#### PROVIDED RECORDS

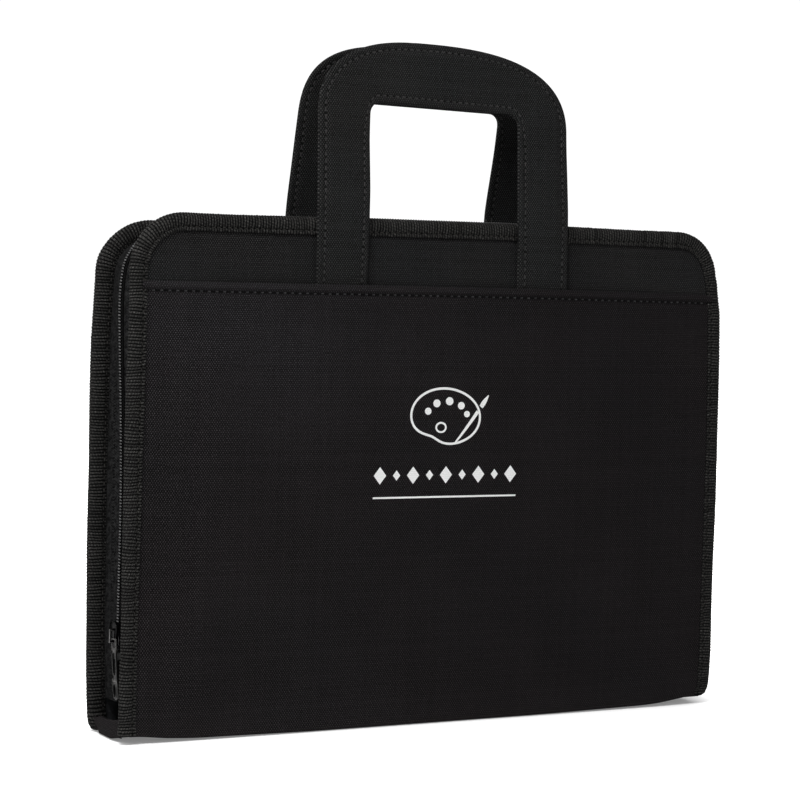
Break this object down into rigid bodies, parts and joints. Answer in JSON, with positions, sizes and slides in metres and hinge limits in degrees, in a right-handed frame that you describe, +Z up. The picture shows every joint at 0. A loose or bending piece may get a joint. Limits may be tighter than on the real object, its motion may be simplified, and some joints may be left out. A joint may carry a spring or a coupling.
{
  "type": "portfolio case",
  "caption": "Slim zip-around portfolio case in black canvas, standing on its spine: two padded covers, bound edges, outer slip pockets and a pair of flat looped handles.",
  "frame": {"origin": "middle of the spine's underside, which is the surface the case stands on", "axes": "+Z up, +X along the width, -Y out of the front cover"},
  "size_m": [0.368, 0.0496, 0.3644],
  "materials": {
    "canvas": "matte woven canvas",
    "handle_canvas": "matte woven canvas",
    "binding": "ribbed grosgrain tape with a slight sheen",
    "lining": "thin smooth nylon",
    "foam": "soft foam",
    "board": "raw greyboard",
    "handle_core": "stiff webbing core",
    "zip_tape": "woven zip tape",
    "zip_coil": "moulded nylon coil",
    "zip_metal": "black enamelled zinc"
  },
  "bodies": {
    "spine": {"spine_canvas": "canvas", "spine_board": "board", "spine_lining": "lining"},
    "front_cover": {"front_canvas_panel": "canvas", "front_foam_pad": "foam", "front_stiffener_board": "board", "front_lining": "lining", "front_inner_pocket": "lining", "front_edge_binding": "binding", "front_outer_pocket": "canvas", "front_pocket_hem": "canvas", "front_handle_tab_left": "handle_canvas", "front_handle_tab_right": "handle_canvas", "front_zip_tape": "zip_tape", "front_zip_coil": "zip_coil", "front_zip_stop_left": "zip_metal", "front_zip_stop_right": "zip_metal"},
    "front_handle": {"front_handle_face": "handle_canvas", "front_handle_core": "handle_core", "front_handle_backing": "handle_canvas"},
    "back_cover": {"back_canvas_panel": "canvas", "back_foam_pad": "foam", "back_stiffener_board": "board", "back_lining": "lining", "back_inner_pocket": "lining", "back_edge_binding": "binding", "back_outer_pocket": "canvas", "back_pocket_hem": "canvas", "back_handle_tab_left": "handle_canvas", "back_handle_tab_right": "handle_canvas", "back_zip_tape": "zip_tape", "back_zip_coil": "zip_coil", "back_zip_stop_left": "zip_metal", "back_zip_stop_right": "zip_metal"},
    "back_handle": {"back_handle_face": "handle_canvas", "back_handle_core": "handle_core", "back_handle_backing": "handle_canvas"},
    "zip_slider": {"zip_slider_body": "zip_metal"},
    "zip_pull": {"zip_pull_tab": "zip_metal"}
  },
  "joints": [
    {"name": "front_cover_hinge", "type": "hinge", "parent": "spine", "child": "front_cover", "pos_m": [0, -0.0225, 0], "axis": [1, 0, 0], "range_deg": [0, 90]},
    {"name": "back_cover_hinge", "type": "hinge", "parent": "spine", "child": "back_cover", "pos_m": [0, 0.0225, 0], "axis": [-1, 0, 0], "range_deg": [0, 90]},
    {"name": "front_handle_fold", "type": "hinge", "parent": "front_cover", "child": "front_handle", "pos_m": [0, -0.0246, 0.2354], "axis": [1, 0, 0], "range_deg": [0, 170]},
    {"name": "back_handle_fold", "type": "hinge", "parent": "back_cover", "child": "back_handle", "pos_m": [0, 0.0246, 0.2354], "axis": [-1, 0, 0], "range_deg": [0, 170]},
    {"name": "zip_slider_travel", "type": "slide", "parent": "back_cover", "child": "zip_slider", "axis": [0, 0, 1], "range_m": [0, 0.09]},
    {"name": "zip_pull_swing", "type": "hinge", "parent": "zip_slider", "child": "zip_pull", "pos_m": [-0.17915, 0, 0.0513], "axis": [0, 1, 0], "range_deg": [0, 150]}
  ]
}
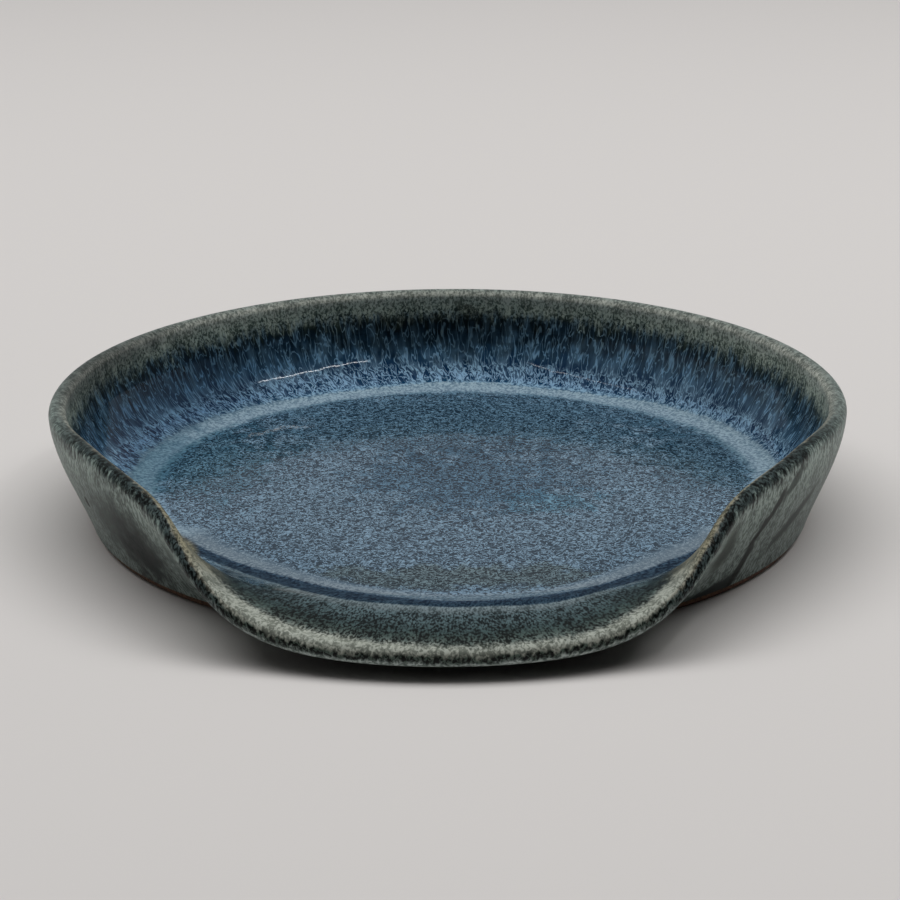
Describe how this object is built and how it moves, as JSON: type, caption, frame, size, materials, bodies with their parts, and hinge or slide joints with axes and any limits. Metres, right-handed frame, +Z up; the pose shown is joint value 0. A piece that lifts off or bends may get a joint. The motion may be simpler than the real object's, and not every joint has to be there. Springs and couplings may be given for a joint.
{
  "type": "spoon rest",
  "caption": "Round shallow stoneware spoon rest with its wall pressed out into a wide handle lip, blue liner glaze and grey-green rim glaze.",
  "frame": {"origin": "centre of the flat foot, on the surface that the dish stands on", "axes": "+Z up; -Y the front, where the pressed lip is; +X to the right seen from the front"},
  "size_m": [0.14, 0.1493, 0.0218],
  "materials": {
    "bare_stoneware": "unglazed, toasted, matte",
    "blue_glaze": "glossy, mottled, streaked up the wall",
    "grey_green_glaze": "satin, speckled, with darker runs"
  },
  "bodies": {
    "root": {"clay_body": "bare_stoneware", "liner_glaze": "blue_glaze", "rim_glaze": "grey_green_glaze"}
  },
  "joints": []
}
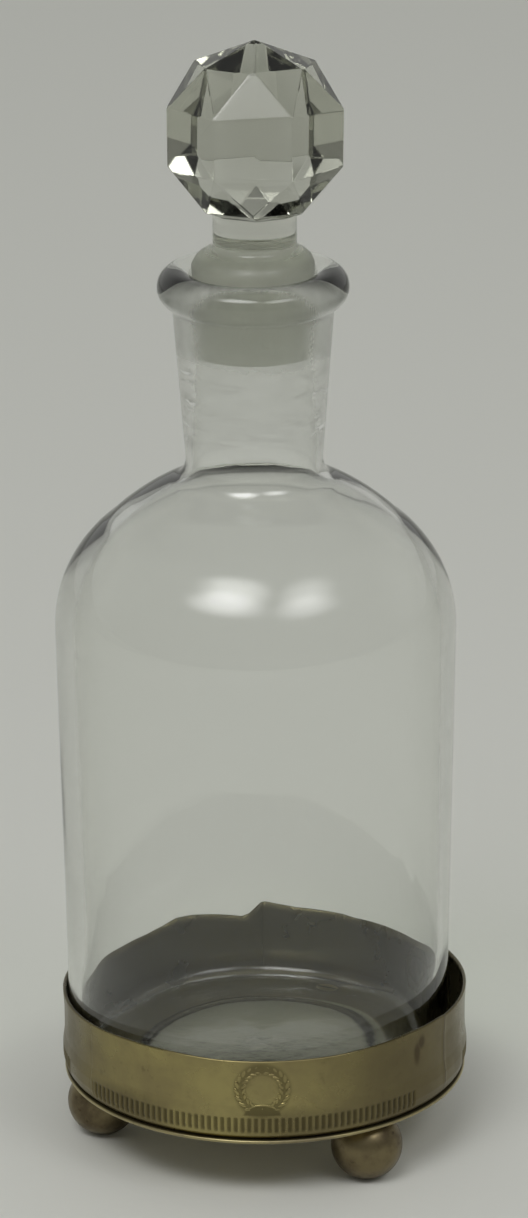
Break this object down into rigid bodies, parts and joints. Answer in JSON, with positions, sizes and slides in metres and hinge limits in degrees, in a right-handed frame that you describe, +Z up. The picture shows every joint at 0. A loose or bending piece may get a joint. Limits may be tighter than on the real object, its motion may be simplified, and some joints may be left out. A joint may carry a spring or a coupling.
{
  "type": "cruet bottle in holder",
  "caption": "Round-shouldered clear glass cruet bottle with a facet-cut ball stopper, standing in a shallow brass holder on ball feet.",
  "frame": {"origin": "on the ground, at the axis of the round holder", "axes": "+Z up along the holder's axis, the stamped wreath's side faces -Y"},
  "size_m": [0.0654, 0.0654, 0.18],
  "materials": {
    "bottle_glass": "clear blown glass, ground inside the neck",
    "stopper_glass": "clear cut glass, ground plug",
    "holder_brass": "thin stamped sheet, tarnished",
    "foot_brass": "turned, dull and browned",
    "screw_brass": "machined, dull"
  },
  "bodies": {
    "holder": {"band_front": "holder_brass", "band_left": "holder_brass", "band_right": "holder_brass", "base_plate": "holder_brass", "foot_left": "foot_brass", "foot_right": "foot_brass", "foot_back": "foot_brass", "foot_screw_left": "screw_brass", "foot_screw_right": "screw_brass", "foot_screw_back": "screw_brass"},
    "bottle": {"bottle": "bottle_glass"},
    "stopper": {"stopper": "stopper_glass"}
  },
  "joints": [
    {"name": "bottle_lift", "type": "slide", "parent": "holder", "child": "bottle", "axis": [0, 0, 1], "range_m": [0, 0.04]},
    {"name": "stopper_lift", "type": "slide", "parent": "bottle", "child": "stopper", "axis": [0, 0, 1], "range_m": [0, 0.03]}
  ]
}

########

Copy all of the material word for word.

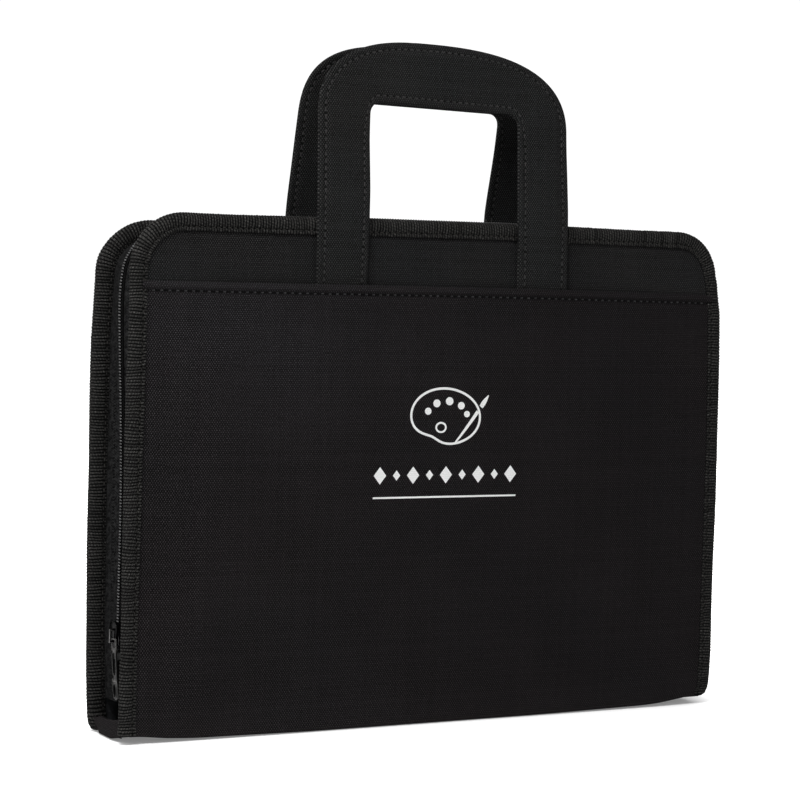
Break this object down into rigid bodies, parts and joints. Answer in JSON, with positions, sizes and slides in metres and hinge limits in degrees, in a right-handed frame that you describe, +Z up. The picture shows every joint at 0. A loose or bending piece may get a joint. Limits may be tighter than on the real object, its motion may be simplified, and some joints may be left out. A joint may carry a spring or a coupling.
{
  "type": "portfolio case",
  "caption": "Slim zip-around portfolio case in black canvas, standing on its spine: two padded covers, bound edges, outer slip pockets and a pair of flat looped handles.",
  "frame": {"origin": "middle of the spine's underside, which is the surface the case stands on", "axes": "+Z up, +X along the width, -Y out of the front cover"},
  "size_m": [0.368, 0.0496, 0.3644],
  "materials": {
    "canvas": "matte woven canvas",
    "handle_canvas": "matte woven canvas",
    "binding": "ribbed grosgrain tape with a slight sheen",
    "lining": "thin smooth nylon",
    "foam": "soft foam",
    "board": "raw greyboard",
    "handle_core": "stiff webbing core",
    "zip_tape": "woven zip tape",
    "zip_coil": "moulded nylon coil",
    "zip_metal": "black enamelled zinc"
  },
  "bodies": {
    "spine": {"spine_canvas": "canvas", "spine_board": "board", "spine_lining": "lining"},
    "front_cover": {"front_canvas_panel": "canvas", "front_foam_pad": "foam", "front_stiffener_board": "board", "front_lining": "lining", "front_inner_pocket": "lining", "front_edge_binding": "binding", "front_outer_pocket": "canvas", "front_pocket_hem": "canvas", "front_handle_tab_left": "handle_canvas", "front_handle_tab_right": "handle_canvas", "front_zip_tape": "zip_tape", "front_zip_coil": "zip_coil", "front_zip_stop_left": "zip_metal", "front_zip_stop_right": "zip_metal"},
    "front_handle": {"front_handle_face": "handle_canvas", "front_handle_core": "handle_core", "front_handle_backing": "handle_canvas"},
    "back_cover": {"back_canvas_panel": "canvas", "back_foam_pad": "foam", "back_stiffener_board": "board", "back_lining": "lining", "back_inner_pocket": "lining", "back_edge_binding": "binding", "back_outer_pocket": "canvas", "back_pocket_hem": "canvas", "back_handle_tab_left": "handle_canvas", "back_handle_tab_right": "handle_canvas", "back_zip_tape": "zip_tape", "back_zip_coil": "zip_coil", "back_zip_stop_left": "zip_metal", "back_zip_stop_right": "zip_metal"},
    "back_handle": {"back_handle_face": "handle_canvas", "back_handle_core": "handle_core", "back_handle_backing": "handle_canvas"},
    "zip_slider": {"zip_slider_body": "zip_metal"},
    "zip_pull": {"zip_pull_tab": "zip_metal"}
  },
  "joints": [
    {"name": "front_cover_hinge", "type": "hinge", "parent": "spine", "child": "front_cover", "pos_m": [0, -0.0225, 0], "axis": [1, 0, 0], "range_deg": [0, 90]},
    {"name": "back_cover_hinge", "type": "hinge", "parent": "spine", "child": "back_cover", "pos_m": [0, 0.0225, 0], "axis": [-1, 0, 0], "range_deg": [0, 90]},
    {"name": "front_handle_fold", "type": "hinge", "parent": "front_cover", "child": "front_handle", "pos_m": [0, -0.0246, 0.2354], "axis": [1, 0, 0], "range_deg": [0, 170]},
    {"name": "back_handle_fold", "type": "hinge", "parent": "back_cover", "child": "back_handle", "pos_m": [0, 0.0246, 0.2354], "axis": [-1, 0, 0], "range_deg": [0, 170]},
    {"name": "zip_slider_travel", "type": "slide", "parent": "back_cover", "child": "zip_slider", "axis": [0, 0, 1], "range_m": [0, 0.09]},
    {"name": "zip_pull_swing", "type": "hinge", "parent": "zip_slider", "child": "zip_pull", "pos_m": [-0.17915, 0, 0.0513], "axis": [0, 1, 0], "range_deg": [0, 150]}
  ]
}
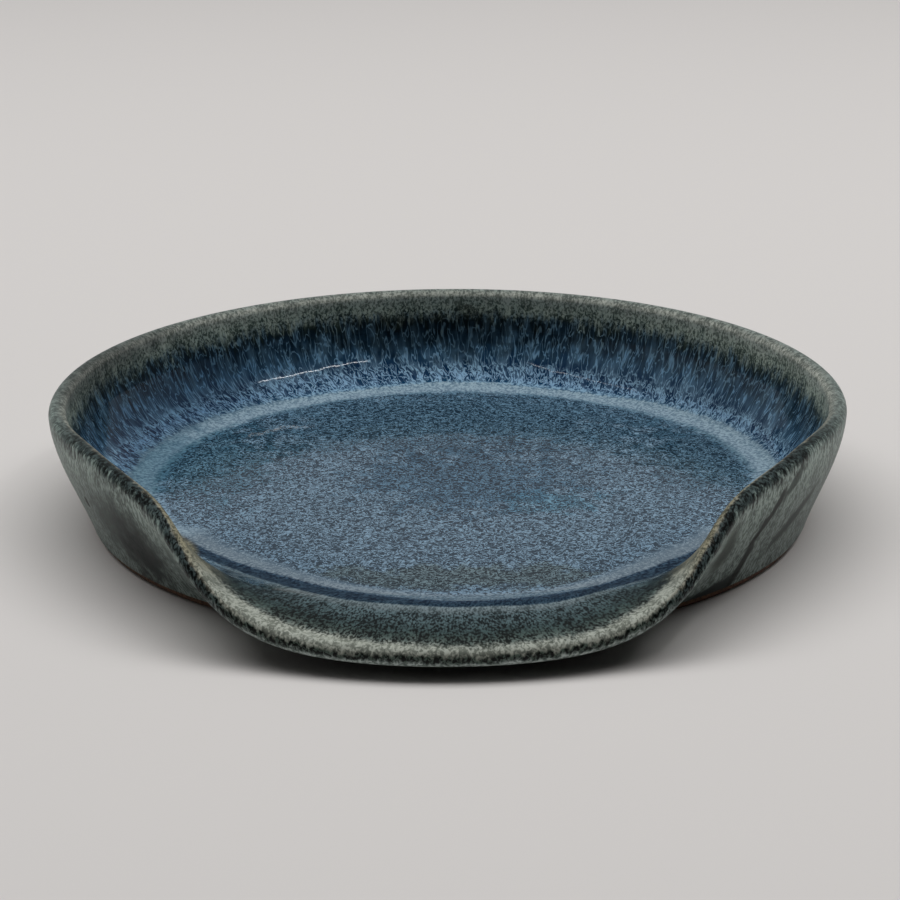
Describe how this object is built and how it moves, as JSON: type, caption, frame, size, materials, bodies with their parts, and hinge or slide joints with axes and any limits. Metres, right-handed frame, +Z up; the pose shown is joint value 0. A piece that lifts off or bends may get a joint. The motion may be simpler than the real object's, and not every joint has to be there. Springs and couplings may be given for a joint.
{
  "type": "spoon rest",
  "caption": "Round shallow stoneware spoon rest with its wall pressed out into a wide handle lip, blue liner glaze and grey-green rim glaze.",
  "frame": {"origin": "centre of the flat foot, on the surface that the dish stands on", "axes": "+Z up; -Y the front, where the pressed lip is; +X to the right seen from the front"},
  "size_m": [0.14, 0.1493, 0.0218],
  "materials": {
    "bare_stoneware": "unglazed, toasted, matte",
    "blue_glaze": "glossy, mottled, streaked up the wall",
    "grey_green_glaze": "satin, speckled, with darker runs"
  },
  "bodies": {
    "root": {"clay_body": "bare_stoneware", "liner_glaze": "blue_glaze", "rim_glaze": "grey_green_glaze"}
  },
  "joints": []
}
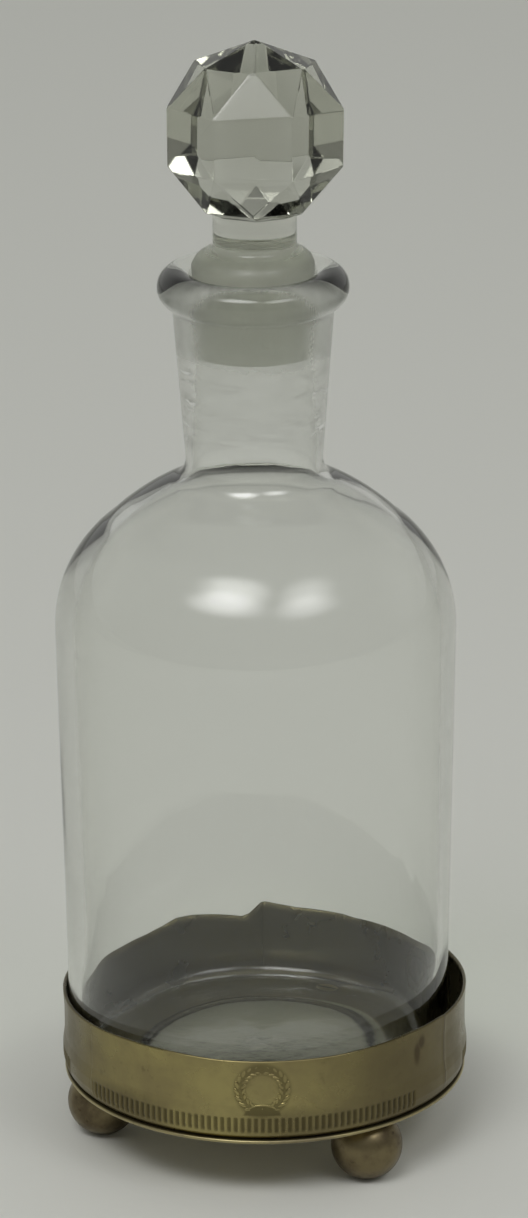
Break this object down into rigid bodies, parts and joints. Answer in JSON, with positions, sizes and slides in metres and hinge limits in degrees, in a right-handed frame that you describe, +Z up. The picture shows every joint at 0. A loose or bending piece may get a joint. Limits may be tighter than on the real object, its motion may be simplified, and some joints may be left out. A joint may carry a spring or a coupling.
{
  "type": "cruet bottle in holder",
  "caption": "Round-shouldered clear glass cruet bottle with a facet-cut ball stopper, standing in a shallow brass holder on ball feet.",
  "frame": {"origin": "on the ground, at the axis of the round holder", "axes": "+Z up along the holder's axis, the stamped wreath's side faces -Y"},
  "size_m": [0.0654, 0.0654, 0.18],
  "materials": {
    "bottle_glass": "clear blown glass, ground inside the neck",
    "stopper_glass": "clear cut glass, ground plug",
    "holder_brass": "thin stamped sheet, tarnished",
    "foot_brass": "turned, dull and browned",
    "screw_brass": "machined, dull"
  },
  "bodies": {
    "holder": {"band_front": "holder_brass", "band_left": "holder_brass", "band_right": "holder_brass", "base_plate": "holder_brass", "foot_left": "foot_brass", "foot_right": "foot_brass", "foot_back": "foot_brass", "foot_screw_left": "screw_brass", "foot_screw_right": "screw_brass", "foot_screw_back": "screw_brass"},
    "bottle": {"bottle": "bottle_glass"},
    "stopper": {"stopper": "stopper_glass"}
  },
  "joints": [
    {"name": "bottle_lift", "type": "slide", "parent": "holder", "child": "bottle", "axis": [0, 0, 1], "range_m": [0, 0.04]},
    {"name": "stopper_lift", "type": "slide", "parent": "bottle", "child": "stopper", "axis": [0, 0, 1], "range_m": [0, 0.03]}
  ]
}